TASK DIRECTIONS
Consider the listing below. Extract exactly the lines from the line containing "blank = leaf_blank()" to the line containing "obj.parent = None", both included.

COLLECTED MATERIAL
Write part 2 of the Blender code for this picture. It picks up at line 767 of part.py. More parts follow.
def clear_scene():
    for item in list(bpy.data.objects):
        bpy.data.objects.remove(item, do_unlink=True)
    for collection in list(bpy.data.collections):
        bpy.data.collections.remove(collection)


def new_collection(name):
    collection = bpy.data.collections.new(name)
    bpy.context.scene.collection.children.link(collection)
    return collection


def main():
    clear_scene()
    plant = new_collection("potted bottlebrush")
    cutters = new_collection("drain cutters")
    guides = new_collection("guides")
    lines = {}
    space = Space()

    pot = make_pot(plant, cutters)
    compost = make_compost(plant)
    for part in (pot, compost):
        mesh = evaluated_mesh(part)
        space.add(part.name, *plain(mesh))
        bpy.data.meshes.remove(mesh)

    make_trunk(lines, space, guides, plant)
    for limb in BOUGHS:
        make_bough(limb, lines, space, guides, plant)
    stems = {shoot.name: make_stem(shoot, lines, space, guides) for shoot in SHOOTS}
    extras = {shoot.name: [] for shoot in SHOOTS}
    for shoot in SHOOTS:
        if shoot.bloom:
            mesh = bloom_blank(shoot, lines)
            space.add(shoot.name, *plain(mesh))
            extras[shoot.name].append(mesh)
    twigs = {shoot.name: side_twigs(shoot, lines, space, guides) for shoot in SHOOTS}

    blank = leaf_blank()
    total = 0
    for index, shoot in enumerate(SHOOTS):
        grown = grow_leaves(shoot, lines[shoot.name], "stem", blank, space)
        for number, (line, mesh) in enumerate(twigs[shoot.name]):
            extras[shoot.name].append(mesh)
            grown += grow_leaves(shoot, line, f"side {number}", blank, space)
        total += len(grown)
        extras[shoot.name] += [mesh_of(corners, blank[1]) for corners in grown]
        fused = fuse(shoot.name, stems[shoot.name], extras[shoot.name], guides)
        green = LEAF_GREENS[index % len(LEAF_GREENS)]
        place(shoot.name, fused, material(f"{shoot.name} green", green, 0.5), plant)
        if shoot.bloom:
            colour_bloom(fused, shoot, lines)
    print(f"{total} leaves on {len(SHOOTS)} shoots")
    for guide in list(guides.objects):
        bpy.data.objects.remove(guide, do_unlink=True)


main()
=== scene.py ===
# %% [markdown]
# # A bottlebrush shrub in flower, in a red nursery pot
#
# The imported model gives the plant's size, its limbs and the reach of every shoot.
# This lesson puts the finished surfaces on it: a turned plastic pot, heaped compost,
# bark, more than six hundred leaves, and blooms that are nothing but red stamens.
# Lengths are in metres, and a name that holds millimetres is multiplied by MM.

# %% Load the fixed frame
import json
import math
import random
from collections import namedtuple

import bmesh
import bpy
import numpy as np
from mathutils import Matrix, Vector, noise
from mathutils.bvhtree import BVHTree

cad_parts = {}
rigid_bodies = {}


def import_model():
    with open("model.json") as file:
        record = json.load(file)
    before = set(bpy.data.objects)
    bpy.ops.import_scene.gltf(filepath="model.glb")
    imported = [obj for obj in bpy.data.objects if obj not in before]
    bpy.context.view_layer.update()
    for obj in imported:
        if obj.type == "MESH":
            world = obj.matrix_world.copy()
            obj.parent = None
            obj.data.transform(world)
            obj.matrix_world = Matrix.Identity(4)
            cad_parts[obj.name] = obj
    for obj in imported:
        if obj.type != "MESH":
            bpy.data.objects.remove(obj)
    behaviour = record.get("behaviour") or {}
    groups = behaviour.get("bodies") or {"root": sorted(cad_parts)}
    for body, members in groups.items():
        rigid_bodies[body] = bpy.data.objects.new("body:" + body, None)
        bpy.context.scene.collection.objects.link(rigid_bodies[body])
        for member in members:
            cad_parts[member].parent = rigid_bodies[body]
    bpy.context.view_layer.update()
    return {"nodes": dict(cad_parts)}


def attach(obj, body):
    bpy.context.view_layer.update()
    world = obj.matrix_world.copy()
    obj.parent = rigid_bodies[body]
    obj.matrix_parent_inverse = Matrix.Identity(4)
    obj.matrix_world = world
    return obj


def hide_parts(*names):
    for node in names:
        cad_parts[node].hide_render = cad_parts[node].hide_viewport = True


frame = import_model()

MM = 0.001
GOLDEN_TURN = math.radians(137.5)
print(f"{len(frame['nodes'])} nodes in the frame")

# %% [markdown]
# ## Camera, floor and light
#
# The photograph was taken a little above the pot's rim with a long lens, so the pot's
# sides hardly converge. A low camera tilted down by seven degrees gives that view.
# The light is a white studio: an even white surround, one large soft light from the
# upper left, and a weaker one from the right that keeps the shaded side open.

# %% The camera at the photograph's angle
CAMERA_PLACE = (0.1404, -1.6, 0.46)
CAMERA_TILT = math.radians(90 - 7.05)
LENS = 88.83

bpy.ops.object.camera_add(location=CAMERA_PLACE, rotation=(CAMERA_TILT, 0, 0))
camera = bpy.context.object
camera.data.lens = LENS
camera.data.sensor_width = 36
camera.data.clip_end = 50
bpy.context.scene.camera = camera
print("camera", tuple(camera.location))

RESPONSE
    blank = leaf_blank()
    total = 0
    for index, shoot in enumerate(SHOOTS):
        grown = grow_leaves(shoot, lines[shoot.name], "stem", blank, space)
        for number, (line, mesh) in enumerate(twigs[shoot.name]):
            extras[shoot.name].append(mesh)
            grown += grow_leaves(shoot, line, f"side {number}", blank, space)
        total += len(grown)
        extras[shoot.name] += [mesh_of(corners, blank[1]) for corners in grown]
        fused = fuse(shoot.name, stems[shoot.name], extras[shoot.name], guides)
        green = LEAF_GREENS[index % len(LEAF_GREENS)]
        place(shoot.name, fused, material(f"{shoot.name} green", green, 0.5), plant)
        if shoot.bloom:
            colour_bloom(fused, shoot, lines)
    print(f"{total} leaves on {len(SHOOTS)} shoots")
    for guide in list(guides.objects):
        bpy.data.objects.remove(guide, do_unlink=True)


main()
=== scene.py ===
# %% [markdown]
# # A bottlebrush shrub in flower, in a red nursery pot
#
# The imported model gives the plant's size, its limbs and the reach of every shoot.
# This lesson puts the finished surfaces on it: a turned plastic pot, heaped compost,
# bark, more than six hundred leaves, and blooms that are nothing but red stamens.
# Lengths are in metres, and a name that holds millimetres is multiplied by MM.

# %% Load the fixed frame
import json
import math
import random
from collections import namedtuple

import bmesh
import bpy
import numpy as np
from mathutils import Matrix, Vector, noise
from mathutils.bvhtree import BVHTree

cad_parts = {}
rigid_bodies = {}


def import_model():
    with open("model.json") as file:
        record = json.load(file)
    before = set(bpy.data.objects)
    bpy.ops.import_scene.gltf(filepath="model.glb")
    imported = [obj for obj in bpy.data.objects if obj not in before]
    bpy.context.view_layer.update()
    for obj in imported:
        if obj.type == "MESH":
            world = obj.matrix_world.copy()
            obj.parent = None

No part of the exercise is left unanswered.